Hierarchical schemes exhibit robustness in scenarios with incomplete calibration, unstructured environments, or high noise. Improper geometric structure (e.g., lack of planar ground for GP-init (Song et al., 14 Jun 2024), insufficient field-of-view overlap (Kuo et al., 2020)) can degrade the coarse stage’s accuracy, potentially biasing the refined estimate. Edge-based refinement is sensitive to texture-less scenes or dynamic obstacles, and in graph-based frameworks, partitioning protected against severe noise at a modest computational cost (Guadagnino et al., 2022).

Adaptive schemes dynamically select the optimal modality (stereo, mono) and calibration pathway based on data-driven criteria, leading to sensor-agnostic, configuration-agnostic initialization. Parameter choices (RANSAC inlier thresholds, window sizes, robustification) remain critical for practical stability (Song et al., 14 Jun 2024).

7. Impact and Integration in Modern Systems

Hierarchical camera initialization has become foundational for large-scale scene reconstruction, multimodal sensor fusion, and online SLAM frameworks. The decomposition into hierarchically structured stages enables drift-free reconstruction, rapid convergence, and scalable mapping for complex rigs and sensor suites. Integration of hierarchical initialization into pipelines supporting 3D Gaussian splatting, adaptive SLAM, and targetless calibration exemplifies its efficacy in both research and application domains (Guo et al., 9 Dec 2025, Song et al., 14 Jun 2024, Guadagnino et al., 2022, Kuo et al., 2020).

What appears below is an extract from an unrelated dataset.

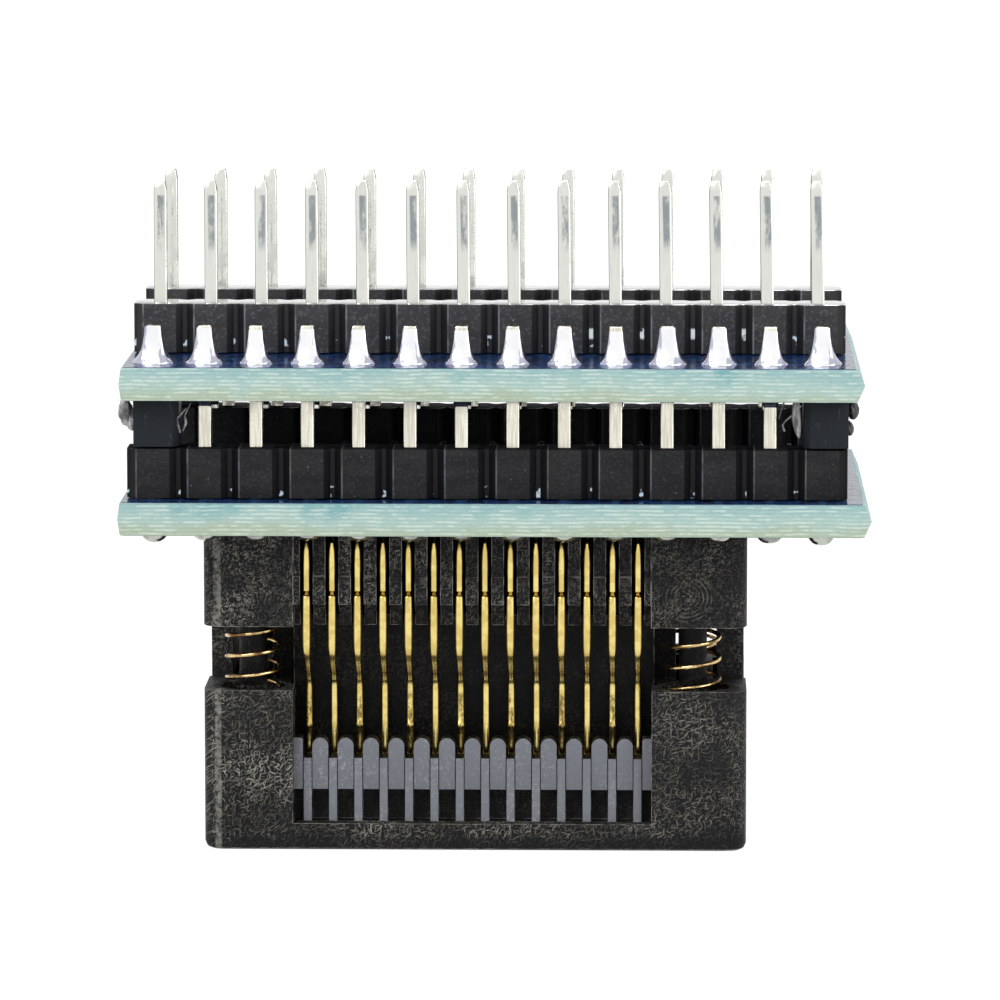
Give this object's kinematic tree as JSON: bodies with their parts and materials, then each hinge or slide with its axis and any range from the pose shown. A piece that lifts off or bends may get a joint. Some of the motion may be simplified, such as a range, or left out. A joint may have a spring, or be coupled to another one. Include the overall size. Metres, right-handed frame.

The paradigm continues to evolve, with current research focusing on enhanced robustness to geometric degeneracy, integration of inertial cues for better observability, and generalization to novel sensor types. The methodology’s separation of local and global stages, and prioritization of physically or statistically grounded constraints in initialization, remains a principal driver of reliable performance in state estimation and scene understanding.